Concentric ionospheric waves after the Tonga volcanic eruption based on GNSS observations
The effects of a massive volcanic eruption that occurred in Tonga on January 15, 2022 were found to have reached the ionosphere, which is located at an altitude around 300 kilometers. The air vibrations caused by the eruption could induce acoustic waves propagating upward into the ionosphere, causing fluctuations in the ionospheric plasma density.
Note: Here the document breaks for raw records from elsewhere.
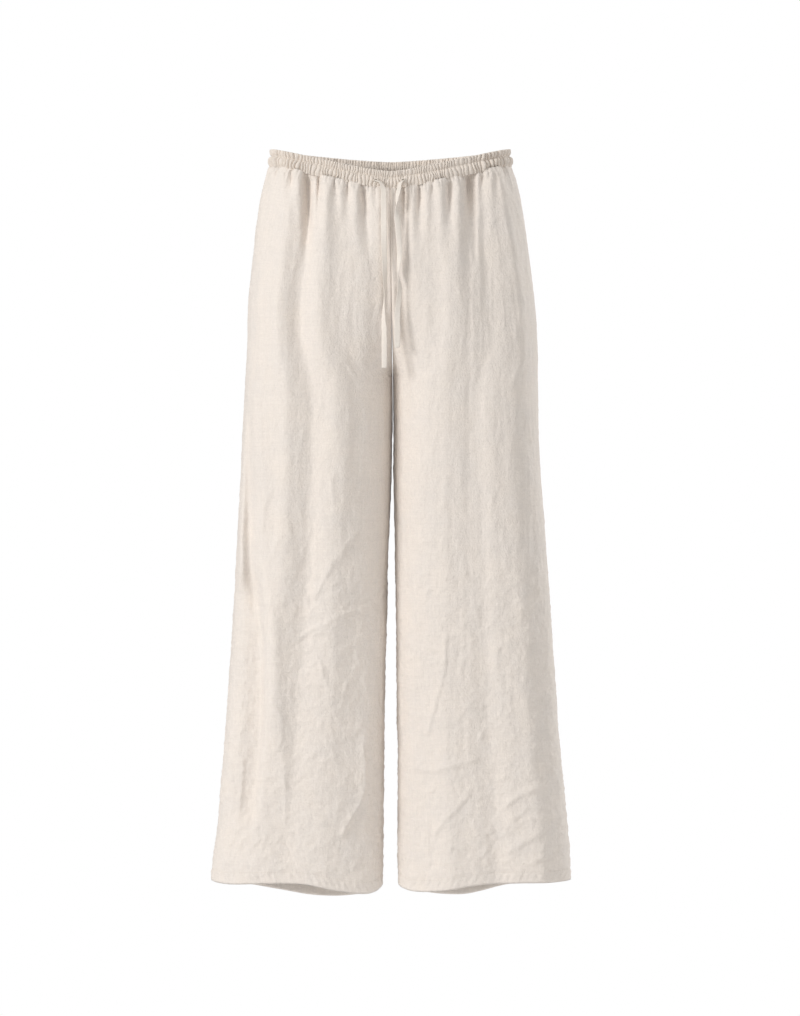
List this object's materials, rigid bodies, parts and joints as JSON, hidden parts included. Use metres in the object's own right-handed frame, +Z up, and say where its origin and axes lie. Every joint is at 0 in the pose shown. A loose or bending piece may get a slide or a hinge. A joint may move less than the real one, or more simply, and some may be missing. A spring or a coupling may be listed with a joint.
{
  "type": "linen drawstring trousers",
  "caption": "Wide-leg natural linen trousers with a gathered elastic waist, a flat drawstring with free ends, stitched eyelets and turned hems, hollow as if worn.",
  "frame": {"origin": "centre of the waist opening, level with the waistband's top edge at the side seams, where the wearer's waist holds the trousers up", "axes": "+Z up along the legs, out of the waist opening; -Y is the front; +X is the wearer's left"},
  "size_m": [0.5123, 0.2124, 1.0683],
  "materials": {
    "linen": "plain-weave natural ecru linen, matte, with slubs and soft creases",
    "waistband": "the same linen, gathered on elastic into fine uneven tucks",
    "drawstring": "the same linen, folded and stitched into a flat tape",
    "thread": "cotton sewing thread, closely worked around a small hole"
  },
  "bodies": {
    "root": {"front_left": "linen", "front_right": "linen", "back_left": "linen", "back_right": "linen", "waistband_front": "waistband", "waistband_back": "waistband", "eyelet_left": "thread", "eyelet_right": "thread", "drawstring_left": "drawstring", "drawstring_right": "drawstring"}
  },
  "joints": []
}
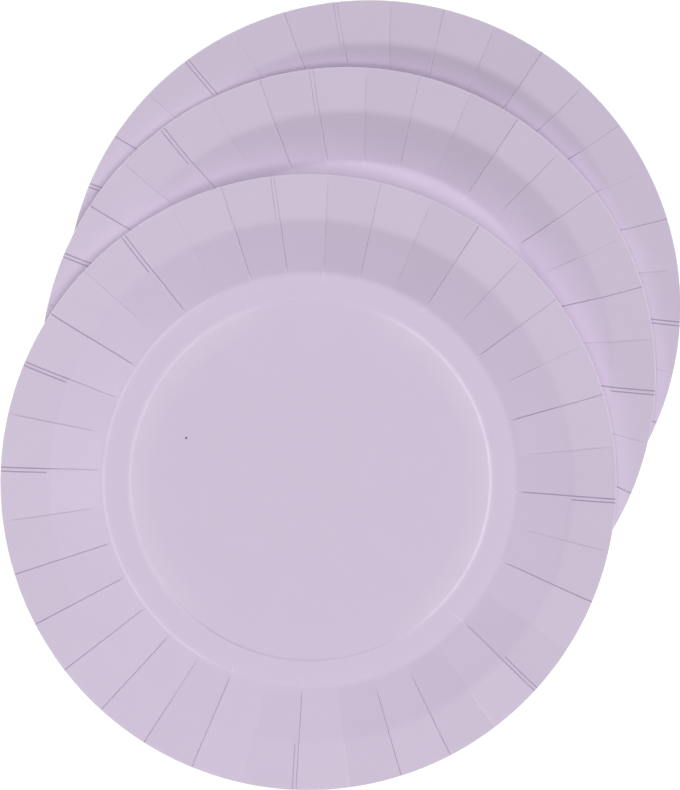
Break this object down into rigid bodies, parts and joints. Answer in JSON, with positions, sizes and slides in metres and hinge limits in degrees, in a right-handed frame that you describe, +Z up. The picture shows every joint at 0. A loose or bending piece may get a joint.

Under the collaboration with National Institute of Information and Communications Technology (NICT), Associate Professor, Dr. Yuichi Otsuka, Designated Assistant Professor, Dr. Atsuki Shimbori, Mr. Takuya Sori (Graduate School of Science D2) collected and analyzed the data obtained from more than 9,000 GNSS (Global Navigation Satellite System) receivers installed around the world. By making the two-dimensional map of TEC (total electron content) with high spatial and temporal resolutions, they have disclosed concentric waves of TEC fluctuations propagating from the volcanic eruption in Tonga.
Although concentric ionospheric fluctuations have been observed after huge earthquakes, such as the 2004 Sumatra earthquake and the 2011 off the Pacific coast of Tohoku earthquake, this is the first observation of such a large, widespread TEC fluctuation propagating from a volcanic eruption.
Caption:Total electron content (TEC) fluctuations on January 15, 2022. A star represents location of the Tonga volcanic eruption. Concentric waves of TEC fluctuations can be seen.